Daniel Francis

Reading the National Narrative

Big Idea of 2013

Dec 17, 2013

 

The Big Idea in Canadian history circles in 2013 was probably the Warrior Nation.

It popped up most provocatively in the 2012 book by Ian McKay and Jamie Swift, Warrior Nation: Rebranding Canada in an Age of Anxiety, but it also figures in the complaints about the federal government's War of 1812 commemorations and the reconceptualizing of the Canadian Museum of Civilization as the new Canadian Museum of History.

I wrote about this issue in a column about the McKay/Swift book for Geist magazine. Basically the argument goes that the Harper government is distorting Canadian history by over-emphasizing our military and monarchical heritage, thus rebranding the country as a "Warrior Nation." This is done in various ways, some subtle some not so subtle. So that, for instance, we see members of the military appearing at many public ceremonies, roadways being renamed "Highways of Heroes" and millions of dollars being spent on war commemorations.

While it seems indisputable that the Harperites are doing this, I suppose the larger question is whether it is in the DNA of every government to distort history for partisan purposes. The past always has a politics. Mythifying history is a powerful way to legitimize present policy. All governments, Conservative and Liberal alike, reshape the narrative to promote their own agenda and it is one of the jobs of the historian to call them on it. Which McKay and Swift have done.

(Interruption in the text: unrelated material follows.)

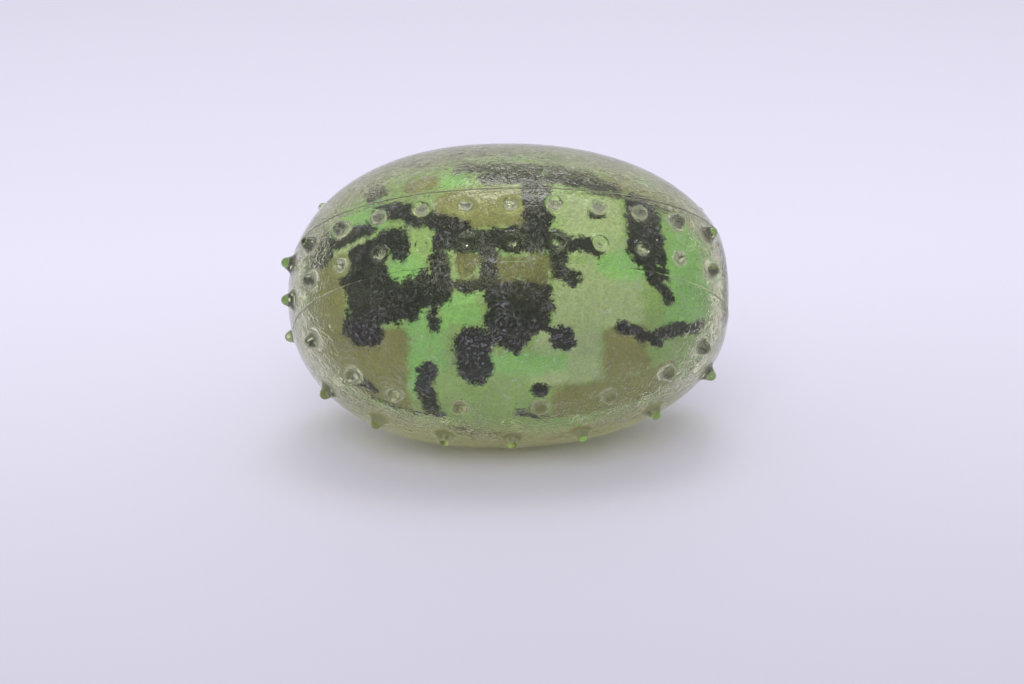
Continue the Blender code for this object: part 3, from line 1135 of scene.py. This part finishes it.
class BALL_OT_stage(bpy.types.Operator):
    """Sets the table, the soft lights and the camera"""

    bl_idname = "ball.stage"
    bl_label = "Stage"

    FLOOR_HALF = 2.0
    FLOOR_SHADE_RAMP = (-0.16, 0.12, 0.66, 1.0)  # painted shade: the table darkens towards the front; from and to a distance behind the ball, and its tones there
    ROOM_TONES = (-0.8, 0.6, 0.40, 0.85)  # from and to a share of the bright way, and its strengths there
    ROOM_COLOUR = (0.78, 0.78, 0.82)
    BRIGHT_WAY = (0.0, 0.80, 0.60)
    # Name, place, size in metres, power in watts, and whether it shows in reflections
    LAMPS = (
        ("front softbox", (-0.10, -0.60, 0.60), 0.50, 2.4, False),
        ("front card", (0.10, -1.00, 0.50), 1.00, 1.5, False),
        ("left card", (-0.55, -0.30, 0.14), 0.40, 0.50, False),
        ("right card", (0.55, -0.36, 0.12), 0.40, 0.25, False),
        ("top softbox", (0.05, 0.18, 0.80), 0.30, 1.3, True),
    )

    def execute(self, context):
        self.floor(context)
        self.room(context)
        for lamp in self.LAMPS:
            self.lamp(context, *lamp)
        self.camera(context)
        context.scene.view_settings.view_transform = "Standard"
        return {"FINISHED"}

    def floor(self, context):
        half = self.FLOOR_HALF
        corners = [(-half, -half, 0), (half, -half, 0), (half, half, 0), (-half, half, 0)]
        mesh = bpy.data.meshes.new("table")
        mesh.from_pydata(corners, [], [(0, 1, 2, 3)])
        floor = bpy.data.objects.new("table", mesh)
        context.scene.collection.objects.link(floor)
        material, tree, shader = new_material("pale table")
        behind = add_node(tree, "SeparateXYZ", {"Vector": object_place(tree)}).outputs["Y"]
        # painted shade: the table's colour is darker towards the camera
        painted_falloff = ranged(tree, behind, *self.FLOOR_SHADE_RAMP, kind="SMOOTHSTEP")
        colour = blended(tree, opaque(context.scene.ball_colours.floor), painted_falloff, 1.0, "MULTIPLY")
        feed(tree, shader, {"Base Color": colour, "Roughness": 0.6, "Specular IOR Level": 0.25})
        mesh.materials.append(material)

    def room(self, context):
        """Soft light from all sides, brightest from the top of the back."""
        world = bpy.data.worlds.new("soft room")
        world.use_nodes = True
        tree = world.node_tree
        way = add_node(tree, "TexCoord", {}).outputs["Generated"]
        facing = add_node(tree, "VectorMath", {0: way, 1: self.BRIGHT_WAY}, operation="DOT_PRODUCT")
        strength = ranged(tree, facing.outputs["Value"], *self.ROOM_TONES)
        feed(tree, tree.nodes["Background"], {"Color": opaque(self.ROOM_COLOUR), "Strength": strength})
        context.scene.world = world

    def lamp(self, context, name, place, size, power, mirrored):
        data = bpy.data.lights.new(name, "AREA")
        data.size = size
        data.energy = power
        lamp = bpy.data.objects.new(name, data)
        lamp.location = place
        lamp.visible_glossy = mirrored
        aim = Vector((0, 0, AXIS_HEIGHT)) - lamp.location
        lamp.rotation_euler = aim.to_track_quat("-Z", "Y").to_euler()
        context.scene.collection.objects.link(lamp)

    def camera(self, context):
        stage, egg = context.scene.ball_stage, egg_of(context)
        level = math.cos(stage.elevation)
        side, front = math.sin(stage.turn) * level, math.cos(stage.turn) * level
        back = Vector((-side, -front, math.sin(stage.elevation)))
        middle = Vector(egg.middle)
        right = Vector((0, 0, 1)).cross(back).normalized()
        up = back.cross(right)
        data = bpy.data.cameras.new("camera")
        data.lens = stage.lens
        camera = bpy.data.objects.new("camera", data)
        camera.location = middle + back * stage.distance
        aim = middle + right * stage.aim_right - up * stage.aim_down - camera.location
        camera.rotation_euler = aim.to_track_quat("-Z", "Y").to_euler()
        context.scene.collection.objects.link(camera)
        context.scene.camera = camera


class BALL_PT_panel(bpy.types.Panel):
    """Lists the ball's pieces and their settings"""

    bl_idname = "BALL_PT_panel"
    bl_label = "Squeeze Ball"
    bl_space_type = "VIEW_3D"
    bl_region_type = "UI"
    bl_category = "Squeeze Ball"

    def draw(self, context):
        for operator in OPERATORS:
            self.layout.operator(operator.bl_idname)
        for setting in SETTINGS:
            group = getattr(context.scene, setting)
            box = self.layout.box()
            for name in group.bl_rna.properties.keys():
                if name not in ("rna_type", "name"):
                    box.prop(group, name)


OPERATORS = (
    BALL_OT_gel_core,
    BALL_OT_print_film,
    BALL_OT_skin_shells,
    BALL_OT_skin_band,
    BALL_OT_fill_plug,
    BALL_OT_stage,
)
SETTINGS = {
    "ball_sizes": BallSizes,
    "ball_nubs": NubSizes,
    "ball_colours": Colours,
    "ball_stage": StageSizes,
}


def register():
    for kind in (*SETTINGS.values(), *OPERATORS, BALL_PT_panel):
        bpy.utils.register_class(kind)
    for name, kind in SETTINGS.items():
        setattr(bpy.types.Scene, name, PointerProperty(type=kind))


def unregister():
    for name in SETTINGS:
        delattr(bpy.types.Scene, name)
    for kind in (BALL_PT_panel, *reversed(OPERATORS), *reversed(SETTINGS.values())):
        bpy.utils.unregister_class(kind)


def main():
    register()
    bpy.ops.ball.gel_core()
    bpy.ops.ball.print_film()
    bpy.ops.ball.skin_shells()
    bpy.ops.ball.skin_band()
    bpy.ops.ball.fill_plug()
    bpy.ops.ball.stage()


if __name__ == "__main__":
    main()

More recently Peter Seixas has raised another red flag about government meddling in history education. Seixas is a professor of education at UBC and an expert in the study of history education. In a post at Active History he reveals that his admirable Historical Thinking Project has lost its federal funding, apparently because it promotes a critical approach to the past which is not in keeping with the government's more triumphalist views of how history should be taught in schools.

As Seixas suggests, it is not the job of history education to "celebrate" Canada's past or to promote a "Great Person" approach to historical study and it is discouraging that the bureaucracy, with direction from its political masters, is taking this tack.

I recall the phrase used by the British historian Richard Evans, writing in The Guardian newspaper earlier this year. "History is not a myth making discipline, it is a myth busting discipline." It is not the job of history "to impart a patriotic sense of national identity," wrote Evans, but rather to get people thinking critically about the past.

The government, and ourselves, need to be constantly reminded that this is so.